Eventually Welshman Stevens crossed the winning line though, sealing a 13-11 success, aided by a break of 57 in a final-frame victory march, and the 34-year-old will face compatriot Ryan Day in the last eight.
"It was very tough," Stevens said. "I stuck in there yesterday after being 3-0 down. Barry played very solid in the opening few frames and I was under the cosh all the way really.
"Today was very tense, both of us kept missing the balls. it was tough but it's nice to get back in the quarter-final again."
Stevens, finalist in 2000 and 2005, last reached the quarter-finals in 2007 and failed to qualify for the World Championship in 2009 and 2010.
He was knocked out in the first round last year, but is enjoying the tournament in Sheffield this time.
Day is next, competing at the last-eight stage for the third time, having last gone so far in 2009.
"It's nice to see us back in the quarter-finals again," Stevens said.
"Ryan's had a tough time the last couple of years. It's nice to see him come back, especially with a good first-round win over Ding (Junhui).
"I'm very pleased he's got to the quarters but hopefully he won't get any further."
Although the tournament lost a crowd favourite in Trump, Ronnie O'Sullivan was not to be denied a place in the last eight as he beat Mark Williams at the Crucible for the fourth time in seven years.
O'Sullivan was outstanding on Sunday, winning six of eight frames in their middle session to build an 11-5 lead, and he finished off Williams 13-6.
Williams knew there was a danger he would be finished off quickly. He said: "I knew it was going to be hard and I'd have to win the first four frames. If you give Ronnie a sniff of a chance he just knocks in 50s and 60s in a matter of a couple of minutes. It's frightening to watch.
"It'd be excellent to see a Welshman get to a final, but if Ronnie plays anything like that, there's no one left in this competition that can give him a good run. Robertson is the only man that can give him a good run but he's just so far in front of everybody else that it's frightening."
Three-time winner O'Sullivan plays Neil Robertson, the 2010 champion, next.
O'Sullivan enjoyed the standing ovation he received after a thrilling break of 128 on Sunday, saying: "I've never had that before, apart from my 147s.

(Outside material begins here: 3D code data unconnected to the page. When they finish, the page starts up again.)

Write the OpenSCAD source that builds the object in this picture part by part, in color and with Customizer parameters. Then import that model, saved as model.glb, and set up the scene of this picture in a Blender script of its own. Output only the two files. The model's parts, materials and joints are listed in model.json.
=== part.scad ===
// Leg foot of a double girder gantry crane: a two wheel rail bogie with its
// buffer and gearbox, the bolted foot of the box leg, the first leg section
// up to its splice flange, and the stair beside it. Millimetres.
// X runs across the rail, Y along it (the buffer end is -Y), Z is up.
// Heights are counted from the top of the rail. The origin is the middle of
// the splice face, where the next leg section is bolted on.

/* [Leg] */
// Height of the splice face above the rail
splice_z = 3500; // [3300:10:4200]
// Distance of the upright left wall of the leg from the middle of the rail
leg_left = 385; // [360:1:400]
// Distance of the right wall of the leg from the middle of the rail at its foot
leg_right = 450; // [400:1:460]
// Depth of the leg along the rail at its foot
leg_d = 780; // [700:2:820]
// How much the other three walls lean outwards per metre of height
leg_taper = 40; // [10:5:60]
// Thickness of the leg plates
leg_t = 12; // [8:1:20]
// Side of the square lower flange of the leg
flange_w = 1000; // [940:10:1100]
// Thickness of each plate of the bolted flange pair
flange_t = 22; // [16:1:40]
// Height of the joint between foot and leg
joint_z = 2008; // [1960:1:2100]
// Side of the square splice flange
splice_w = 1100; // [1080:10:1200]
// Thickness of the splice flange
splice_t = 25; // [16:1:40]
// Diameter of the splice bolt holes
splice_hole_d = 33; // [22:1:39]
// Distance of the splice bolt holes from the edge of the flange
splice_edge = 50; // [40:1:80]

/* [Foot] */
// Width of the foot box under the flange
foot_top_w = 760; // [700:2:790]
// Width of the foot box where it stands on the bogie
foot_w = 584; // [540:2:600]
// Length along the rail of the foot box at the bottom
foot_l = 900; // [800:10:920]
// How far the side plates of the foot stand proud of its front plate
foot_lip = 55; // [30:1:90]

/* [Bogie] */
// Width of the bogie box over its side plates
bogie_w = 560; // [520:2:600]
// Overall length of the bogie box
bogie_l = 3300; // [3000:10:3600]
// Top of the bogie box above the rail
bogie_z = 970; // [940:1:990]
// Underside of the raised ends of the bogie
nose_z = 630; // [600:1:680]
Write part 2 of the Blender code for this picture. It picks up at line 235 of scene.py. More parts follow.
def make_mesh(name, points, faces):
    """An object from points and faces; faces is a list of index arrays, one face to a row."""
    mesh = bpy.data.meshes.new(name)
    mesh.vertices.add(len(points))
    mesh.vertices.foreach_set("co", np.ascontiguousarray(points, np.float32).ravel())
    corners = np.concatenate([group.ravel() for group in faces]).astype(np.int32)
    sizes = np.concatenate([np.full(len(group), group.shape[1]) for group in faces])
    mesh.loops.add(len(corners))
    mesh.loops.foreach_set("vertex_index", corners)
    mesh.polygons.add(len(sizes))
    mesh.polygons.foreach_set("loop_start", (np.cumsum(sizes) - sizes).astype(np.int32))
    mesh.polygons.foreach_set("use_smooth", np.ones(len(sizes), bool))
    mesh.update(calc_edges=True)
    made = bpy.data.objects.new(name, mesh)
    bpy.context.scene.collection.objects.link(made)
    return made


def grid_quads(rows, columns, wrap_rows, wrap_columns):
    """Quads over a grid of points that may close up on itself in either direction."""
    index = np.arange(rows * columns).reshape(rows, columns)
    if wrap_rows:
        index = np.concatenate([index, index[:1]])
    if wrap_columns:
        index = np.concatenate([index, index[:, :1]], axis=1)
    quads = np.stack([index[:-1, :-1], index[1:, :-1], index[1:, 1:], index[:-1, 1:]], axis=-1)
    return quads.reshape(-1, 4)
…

"That was a special moment there and it took me by surprise. I played a few good shots in that break and I think the crowd appreciated it. It's nice to give people something to remember. In another 50 years they might show some of those shots on YouTube, or when I'm dead and gone they'll say, 'Look at this player, see what he did'.
"It's just one of those for the memory bank, it was a special moment, a really good six frames. I was being quite aggressive and that's the way you need to play.
"I think whoever wins this championship will have to beat Neil Robertson, and I've got to play him now.
"Neil's had a brilliant season, he's won the Masters. He's a big-time player and he's proved it on the big stage."
A third Welsh player reached the quarter-finals with Shaun Murphy's first-round conqueror Jamie Jones, the world number 36, setting up a clash with Carter by defeating Widnes cueman Andrew Higginson 13-10.
Jones said: "I feel relief. I've played Ali before and I won it so hopefully that's a good omen."
Higginson said: "All credit goes to Jamie, but I'm disappointed. I've enjoyed my time here and you get a feel for the place."
All the quarter-finals begin on Tuesday, with Stephen Hendry taking on Stephen Maguire in the morning session, at the same time as the tussle between Day and Stevens on the other table.